Restate all of the data exactly.
— START DATASET CONTENT —
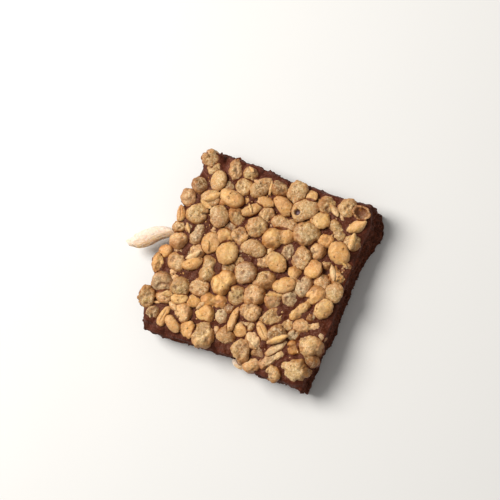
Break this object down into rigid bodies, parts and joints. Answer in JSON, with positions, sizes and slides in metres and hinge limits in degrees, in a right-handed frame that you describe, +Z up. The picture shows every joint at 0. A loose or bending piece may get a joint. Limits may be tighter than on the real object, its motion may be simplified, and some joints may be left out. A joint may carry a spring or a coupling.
{
  "type": "chocolate bar",
  "caption": "Broken square of dark chocolate topped with puffed grain, with a long puffed rice grain sticking out of its rough side.",
  "frame": {"origin": "middle of the slab's flat underside", "axes": "+Z up through the grain layer, +X towards the cut right side, +Y towards the back edge"},
  "size_m": [0.043, 0.035, 0.0071],
  "materials": {
    "chocolate": "semi-gloss dark chocolate, crumbly where it is broken",
    "puffed_grain": "matt toasted grain, khaki to golden and orange",
    "puffed_rice": "matt pale puffed rice"
  },
  "bodies": {
    "root": {"chocolate_slab": "chocolate", "puffed_grain_layer": "puffed_grain", "long_rice_grain": "puffed_rice", "short_rice_grain": "puffed_rice"}
  },
  "joints": []
}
— END DATASET CONTENT —
== RESPONSE TO THE TASK ==
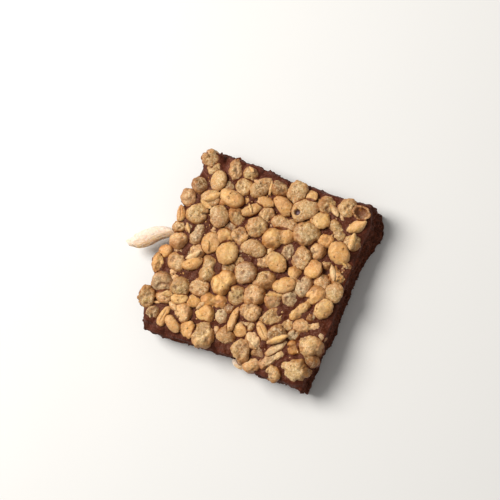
Break this object down into rigid bodies, parts and joints. Answer in JSON, with positions, sizes and slides in metres and hinge limits in degrees, in a right-handed frame that you describe, +Z up. The picture shows every joint at 0. A loose or bending piece may get a joint. Limits may be tighter than on the real object, its motion may be simplified, and some joints may be left out. A joint may carry a spring or a coupling.
{
  "type": "chocolate bar",
  "caption": "Broken square of dark chocolate topped with puffed grain, with a long puffed rice grain sticking out of its rough side.",
  "frame": {"origin": "middle of the slab's flat underside", "axes": "+Z up through the grain layer, +X towards the cut right side, +Y towards the back edge"},
  "size_m": [0.043, 0.035, 0.0071],
  "materials": {
    "chocolate": "semi-gloss dark chocolate, crumbly where it is broken",
    "puffed_grain": "matt toasted grain, khaki to golden and orange",
    "puffed_rice": "matt pale puffed rice"
  },
  "bodies": {
    "root": {"chocolate_slab": "chocolate", "puffed_grain_layer": "puffed_grain", "long_rice_grain": "puffed_rice", "short_rice_grain": "puffed_rice"}
  },
  "joints": []
}